L’ultimo pubblicato nei primi mesi del 2025 dimostra la superiorità dei Paesi europei della NATO, senza gli Stati Uniti, nei confronti di Russia e Bielorussia, rispetto a tutti i maggiori sistemi d’arma considerati: carri armati, mezzi corazzati, artiglieria pesante, aerei da combattimento, elicotteri da combattimento.
Il Sipri – ovvero l’Istituto Internazionale di Ricerche sulla Pace con sede a Stoccolma – ha recentemente calcolato che negli ultimi 5 anni (2020-2024) sul totale delle spese sostenute per nuovi sistemi d’arma dai Paesi europei della NATO, il 64% è andato alle industrie americane della difesa, rispetto al 52% del periodo precedente (2015-2019).

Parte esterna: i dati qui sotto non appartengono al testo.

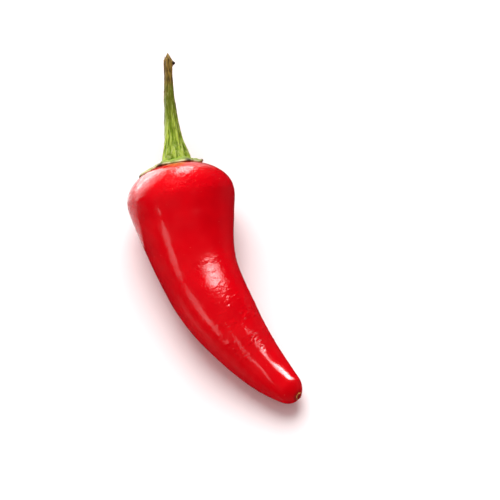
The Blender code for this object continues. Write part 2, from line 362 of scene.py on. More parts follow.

La cosa certa è che a guadagnarci saranno sia le aziende americane, sia quelle europee sempre più legate tra loro attraverso i colossi americani della finanza, come Capital Group, Black Rock, Vanguard,Goldman Sachs, Fidelity Investments, Wellington Management, Invesco, ecc., principali azionisti, sia delle maggiori aziende americane per fatturato militare, sia della tedesca Rheinmetall, della britannica BAE Systems, dell’italiana Leonardo, della trans-europea Airbus e dell’ucraina JSC Ukrainian Defense Industry e altre.
L’industria europea della difesa, con sempre maggiori sussidi e commesse miliardarie garantite dagli Stati – come, ad esempio, i 23 miliardi di euro a Leonardo e Rheinmetall per 1.000 mezzi corazzati e 280 carri armati per l’Esercito Italiano -, con i prezzi dei sistemi d’arma crescenti all’infinito (vedi il caso degli F35) e gli alti profitti, è oggi quanto mai fiorente.
I mercati finanziari stanno scommettendo sul riarmo e guerra. Basta osservare l’andamento dei titoli in borsa da febbraio 2022 ad inizio marzo 2025, con crescite record del 790% dei titoli della britannica Rolls Royce, del 695% della tedesca Rheinmetall, del 496% dell’italiana Leonardo, del 413% dellanorvegese Kongsberg, del 150% dell’italiana Iveco.
(…). All’orizzonte non c’è traccia di alcuna decisione istituzionale che faccia intravvedere una Difesa Comune Europea e neppure un serio coordinamento.”